The sensible answer for fund managers with composites -- groups of like-mandated funds -- who wish to express past performance from a group of funds which are not all in the same pre-in currency, is to pick funds in the dominant currency and highlight their return, says Brian Henderson of the WM Company.
“Common sense should be applied... with the fund manager choosing the most representative currency in terms of number of funds and value of funds, otherwise this could be open to cherry picking,” he says.
One solution for European mutual funds is to avoid expressing their past performance in absolute terms at all. “There is one thing they can do, and that is to quote relative returns,” says Henderson. European equities funds could state their performance relative to the FT/S&P Actuaries (Europe ex UK), currency converting the index as appropriate, he suggests.
“The only spanner in the works might be if there is any degree of hedging going on,” he warns.
So how long will the introduction of the euro remain a stumbling block for performance comparisons? Perhaps in three to five years' time there will be enough historical performance data for investment funds which is genuinely in euro, that the solution will become not to even try comparing them before 1999, says Bramley.

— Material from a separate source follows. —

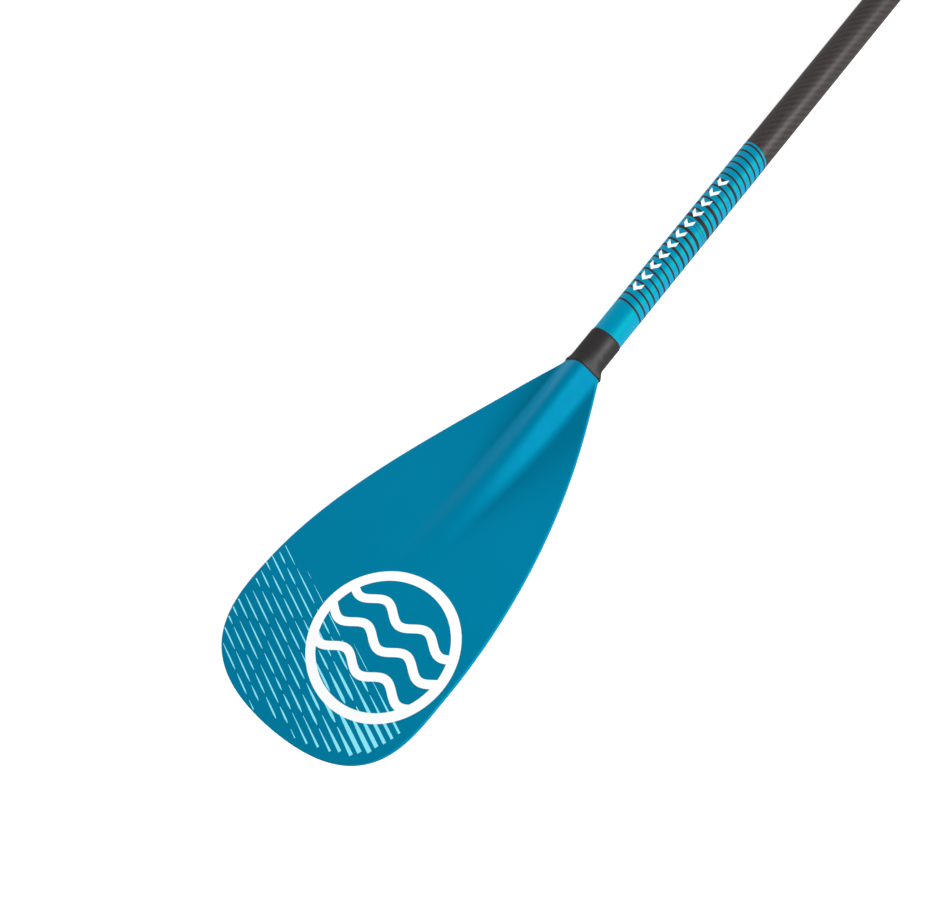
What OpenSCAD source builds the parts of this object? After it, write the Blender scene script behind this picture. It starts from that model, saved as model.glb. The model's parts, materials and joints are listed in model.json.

Dugald Eadie, chairman of the EFFAS Permanent Commission and managing director of Henderson Investors, says since the guidelines were issued, there have been no hiccups and everyone is in agreement about the theory. But, he adds, they will not know until the end of this calendar year what the practical problems have been. When people start to look at the performance for the year 1999 and want to try to look at a three year record is when, the issue will come to a head, he says.